» **RAW DATA**:

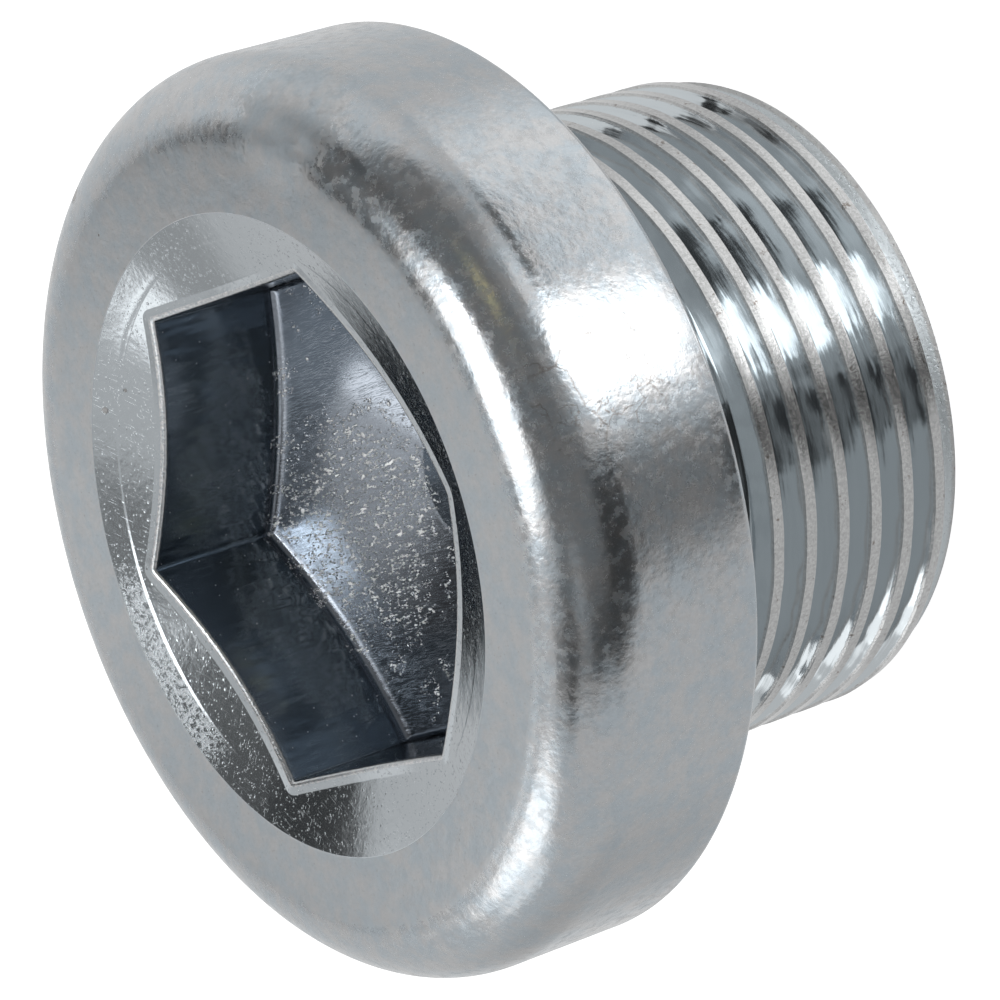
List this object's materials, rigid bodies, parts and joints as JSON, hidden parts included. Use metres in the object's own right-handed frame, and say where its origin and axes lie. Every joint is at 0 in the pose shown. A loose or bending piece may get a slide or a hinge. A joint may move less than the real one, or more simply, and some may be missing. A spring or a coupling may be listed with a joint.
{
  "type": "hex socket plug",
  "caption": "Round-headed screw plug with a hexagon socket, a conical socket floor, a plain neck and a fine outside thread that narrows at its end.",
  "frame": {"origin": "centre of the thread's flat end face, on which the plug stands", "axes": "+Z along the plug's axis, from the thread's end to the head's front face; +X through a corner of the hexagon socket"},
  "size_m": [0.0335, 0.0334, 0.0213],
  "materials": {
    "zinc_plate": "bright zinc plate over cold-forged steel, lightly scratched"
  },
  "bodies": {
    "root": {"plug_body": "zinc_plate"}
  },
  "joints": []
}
--
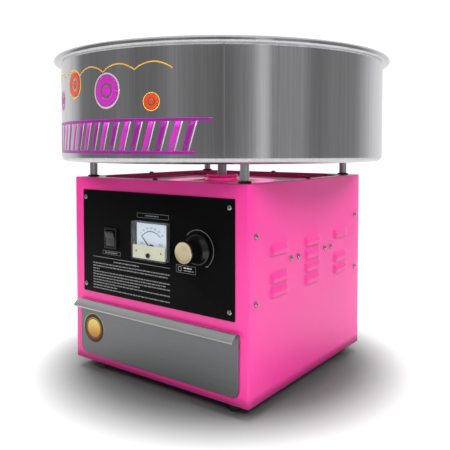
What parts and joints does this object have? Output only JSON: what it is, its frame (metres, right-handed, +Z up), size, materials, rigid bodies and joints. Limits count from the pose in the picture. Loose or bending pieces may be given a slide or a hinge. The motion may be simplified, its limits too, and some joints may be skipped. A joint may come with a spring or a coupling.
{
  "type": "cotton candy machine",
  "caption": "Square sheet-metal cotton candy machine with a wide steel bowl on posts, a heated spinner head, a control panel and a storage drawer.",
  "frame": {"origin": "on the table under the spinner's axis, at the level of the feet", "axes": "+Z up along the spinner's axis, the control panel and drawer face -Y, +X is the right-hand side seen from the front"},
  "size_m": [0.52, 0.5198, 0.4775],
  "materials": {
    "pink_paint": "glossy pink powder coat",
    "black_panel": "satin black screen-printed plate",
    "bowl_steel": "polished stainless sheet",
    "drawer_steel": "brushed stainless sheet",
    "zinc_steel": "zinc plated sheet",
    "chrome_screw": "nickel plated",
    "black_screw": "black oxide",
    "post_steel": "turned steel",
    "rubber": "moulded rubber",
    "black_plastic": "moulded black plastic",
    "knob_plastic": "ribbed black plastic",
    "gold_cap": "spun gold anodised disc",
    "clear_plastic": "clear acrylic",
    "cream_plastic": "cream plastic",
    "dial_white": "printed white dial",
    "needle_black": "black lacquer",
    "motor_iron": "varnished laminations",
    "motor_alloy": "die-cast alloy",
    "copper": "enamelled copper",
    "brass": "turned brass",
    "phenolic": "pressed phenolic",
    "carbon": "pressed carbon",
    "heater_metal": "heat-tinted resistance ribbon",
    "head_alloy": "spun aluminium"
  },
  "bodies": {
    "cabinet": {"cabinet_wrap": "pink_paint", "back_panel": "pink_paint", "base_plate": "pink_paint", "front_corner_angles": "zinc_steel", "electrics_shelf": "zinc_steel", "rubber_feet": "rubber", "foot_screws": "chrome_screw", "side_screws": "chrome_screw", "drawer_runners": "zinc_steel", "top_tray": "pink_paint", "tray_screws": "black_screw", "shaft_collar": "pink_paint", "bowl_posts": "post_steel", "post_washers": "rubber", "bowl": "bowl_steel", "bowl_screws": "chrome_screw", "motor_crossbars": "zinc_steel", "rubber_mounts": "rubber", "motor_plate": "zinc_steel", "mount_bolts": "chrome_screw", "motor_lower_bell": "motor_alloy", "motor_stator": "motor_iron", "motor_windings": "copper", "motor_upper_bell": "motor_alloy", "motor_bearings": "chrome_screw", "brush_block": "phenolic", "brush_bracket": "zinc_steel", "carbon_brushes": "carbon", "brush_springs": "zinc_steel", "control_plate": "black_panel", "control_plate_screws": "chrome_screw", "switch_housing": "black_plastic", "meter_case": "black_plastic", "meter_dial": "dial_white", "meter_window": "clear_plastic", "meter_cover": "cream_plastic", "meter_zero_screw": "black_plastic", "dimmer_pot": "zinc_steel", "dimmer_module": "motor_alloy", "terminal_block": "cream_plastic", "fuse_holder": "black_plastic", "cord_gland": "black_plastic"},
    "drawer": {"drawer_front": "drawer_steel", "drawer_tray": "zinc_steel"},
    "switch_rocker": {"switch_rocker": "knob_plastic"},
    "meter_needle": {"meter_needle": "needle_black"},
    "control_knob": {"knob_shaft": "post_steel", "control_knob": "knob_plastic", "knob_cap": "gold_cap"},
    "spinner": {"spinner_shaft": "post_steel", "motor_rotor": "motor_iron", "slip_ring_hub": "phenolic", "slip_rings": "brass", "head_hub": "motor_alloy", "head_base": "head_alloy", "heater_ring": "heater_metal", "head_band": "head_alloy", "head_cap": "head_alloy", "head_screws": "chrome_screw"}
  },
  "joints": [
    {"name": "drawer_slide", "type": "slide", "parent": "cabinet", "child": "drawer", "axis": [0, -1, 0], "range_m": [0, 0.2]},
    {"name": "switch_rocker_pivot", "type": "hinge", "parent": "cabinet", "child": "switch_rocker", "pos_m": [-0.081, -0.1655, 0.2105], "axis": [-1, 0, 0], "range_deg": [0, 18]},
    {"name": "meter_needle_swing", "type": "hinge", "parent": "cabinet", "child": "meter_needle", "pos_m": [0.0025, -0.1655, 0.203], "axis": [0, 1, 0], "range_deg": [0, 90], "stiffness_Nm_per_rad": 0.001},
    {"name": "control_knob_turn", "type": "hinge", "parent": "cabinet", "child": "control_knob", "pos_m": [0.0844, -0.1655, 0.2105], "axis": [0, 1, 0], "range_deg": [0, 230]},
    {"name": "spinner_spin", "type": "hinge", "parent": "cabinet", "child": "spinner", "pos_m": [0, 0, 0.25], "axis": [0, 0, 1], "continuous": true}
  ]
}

» **JOB**:
Say how many lines hold the word "this", giving the number and nothing else.

» **FINISHED EXERCISE**:
2